▶ [The task]:
Write out all of the lines below, exactly and completely.

▶ [Data]:
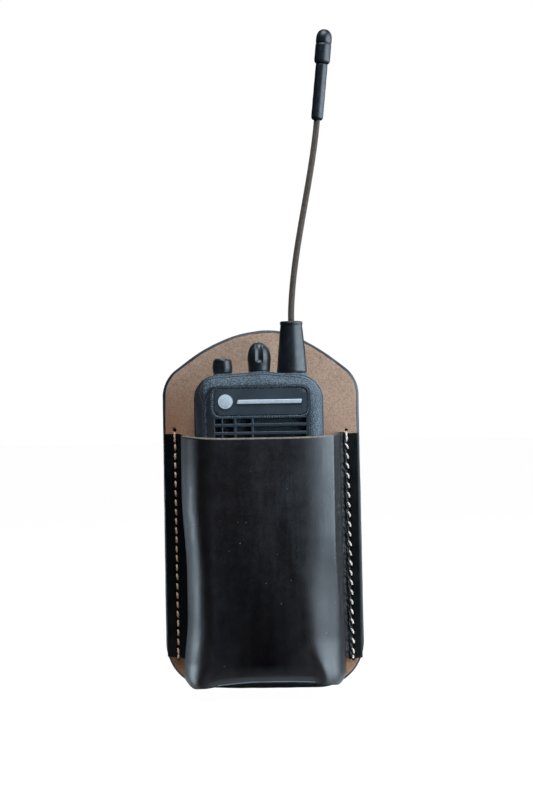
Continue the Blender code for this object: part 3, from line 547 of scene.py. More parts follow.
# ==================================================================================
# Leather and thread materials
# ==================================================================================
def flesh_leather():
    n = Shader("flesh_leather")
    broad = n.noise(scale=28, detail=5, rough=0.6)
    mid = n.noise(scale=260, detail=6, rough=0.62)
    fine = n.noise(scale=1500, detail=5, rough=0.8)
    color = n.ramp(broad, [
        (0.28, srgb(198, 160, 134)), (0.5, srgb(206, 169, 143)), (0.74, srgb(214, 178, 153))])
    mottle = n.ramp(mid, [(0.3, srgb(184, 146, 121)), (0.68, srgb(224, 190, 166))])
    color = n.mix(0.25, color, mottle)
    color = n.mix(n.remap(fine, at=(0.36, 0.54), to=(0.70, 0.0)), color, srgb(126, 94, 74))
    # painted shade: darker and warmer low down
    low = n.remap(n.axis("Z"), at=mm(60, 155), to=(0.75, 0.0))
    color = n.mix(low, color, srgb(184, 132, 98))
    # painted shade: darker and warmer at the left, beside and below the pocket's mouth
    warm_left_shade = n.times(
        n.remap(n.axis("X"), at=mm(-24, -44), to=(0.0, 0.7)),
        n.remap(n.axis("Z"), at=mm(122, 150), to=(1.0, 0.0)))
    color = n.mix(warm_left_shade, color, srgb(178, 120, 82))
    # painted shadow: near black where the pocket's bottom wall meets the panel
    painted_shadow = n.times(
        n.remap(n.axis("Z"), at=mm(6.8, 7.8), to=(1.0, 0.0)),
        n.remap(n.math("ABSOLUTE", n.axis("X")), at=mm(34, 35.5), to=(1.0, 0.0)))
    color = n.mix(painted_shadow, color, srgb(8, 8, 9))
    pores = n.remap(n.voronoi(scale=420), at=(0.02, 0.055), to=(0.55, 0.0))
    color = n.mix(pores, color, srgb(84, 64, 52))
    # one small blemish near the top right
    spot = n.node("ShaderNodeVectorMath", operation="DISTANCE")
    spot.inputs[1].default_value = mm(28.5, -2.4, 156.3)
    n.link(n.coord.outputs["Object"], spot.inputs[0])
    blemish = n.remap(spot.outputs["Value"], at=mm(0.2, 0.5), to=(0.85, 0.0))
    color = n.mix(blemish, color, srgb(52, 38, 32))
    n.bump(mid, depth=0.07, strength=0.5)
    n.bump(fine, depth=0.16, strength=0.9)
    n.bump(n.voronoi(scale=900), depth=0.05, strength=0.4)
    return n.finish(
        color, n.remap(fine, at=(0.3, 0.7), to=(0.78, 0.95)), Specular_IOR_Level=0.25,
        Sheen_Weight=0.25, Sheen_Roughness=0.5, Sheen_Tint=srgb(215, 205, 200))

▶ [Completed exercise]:
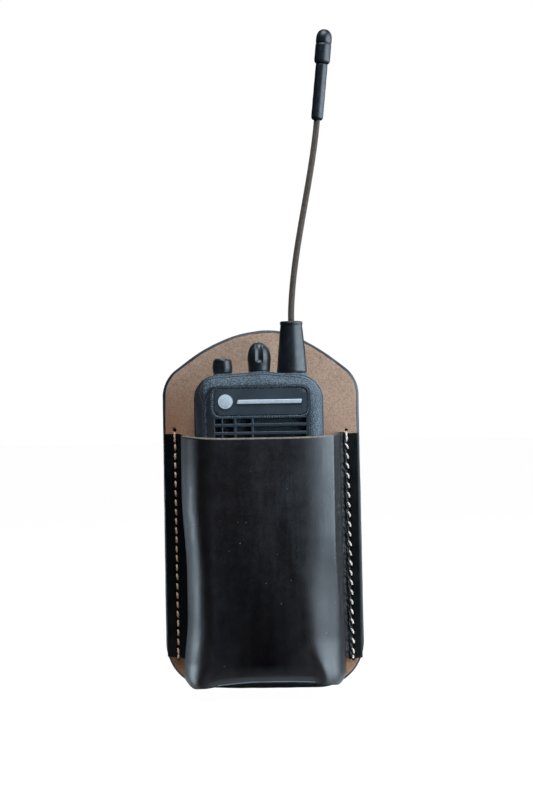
Continue the Blender code for this object: part 3, from line 547 of scene.py. More parts follow.
# ==================================================================================
# Leather and thread materials
# ==================================================================================
def flesh_leather():
    n = Shader("flesh_leather")
    broad = n.noise(scale=28, detail=5, rough=0.6)
    mid = n.noise(scale=260, detail=6, rough=0.62)
    fine = n.noise(scale=1500, detail=5, rough=0.8)
    color = n.ramp(broad, [
        (0.28, srgb(198, 160, 134)), (0.5, srgb(206, 169, 143)), (0.74, srgb(214, 178, 153))])
    mottle = n.ramp(mid, [(0.3, srgb(184, 146, 121)), (0.68, srgb(224, 190, 166))])
    color = n.mix(0.25, color, mottle)
    color = n.mix(n.remap(fine, at=(0.36, 0.54), to=(0.70, 0.0)), color, srgb(126, 94, 74))
    # painted shade: darker and warmer low down
    low = n.remap(n.axis("Z"), at=mm(60, 155), to=(0.75, 0.0))
    color = n.mix(low, color, srgb(184, 132, 98))
    # painted shade: darker and warmer at the left, beside and below the pocket's mouth
    warm_left_shade = n.times(
        n.remap(n.axis("X"), at=mm(-24, -44), to=(0.0, 0.7)),
        n.remap(n.axis("Z"), at=mm(122, 150), to=(1.0, 0.0)))
    color = n.mix(warm_left_shade, color, srgb(178, 120, 82))
    # painted shadow: near black where the pocket's bottom wall meets the panel
    painted_shadow = n.times(
        n.remap(n.axis("Z"), at=mm(6.8, 7.8), to=(1.0, 0.0)),
        n.remap(n.math("ABSOLUTE", n.axis("X")), at=mm(34, 35.5), to=(1.0, 0.0)))
    color = n.mix(painted_shadow, color, srgb(8, 8, 9))
    pores = n.remap(n.voronoi(scale=420), at=(0.02, 0.055), to=(0.55, 0.0))
    color = n.mix(pores, color, srgb(84, 64, 52))
    # one small blemish near the top right
    spot = n.node("ShaderNodeVectorMath", operation="DISTANCE")
    spot.inputs[1].default_value = mm(28.5, -2.4, 156.3)
    n.link(n.coord.outputs["Object"], spot.inputs[0])
    blemish = n.remap(spot.outputs["Value"], at=mm(0.2, 0.5), to=(0.85, 0.0))
    color = n.mix(blemish, color, srgb(52, 38, 32))
    n.bump(mid, depth=0.07, strength=0.5)
    n.bump(fine, depth=0.16, strength=0.9)
    n.bump(n.voronoi(scale=900), depth=0.05, strength=0.4)
    return n.finish(
        color, n.remap(fine, at=(0.3, 0.7), to=(0.78, 0.95)), Specular_IOR_Level=0.25,
        Sheen_Weight=0.25, Sheen_Roughness=0.5, Sheen_Tint=srgb(215, 205, 200))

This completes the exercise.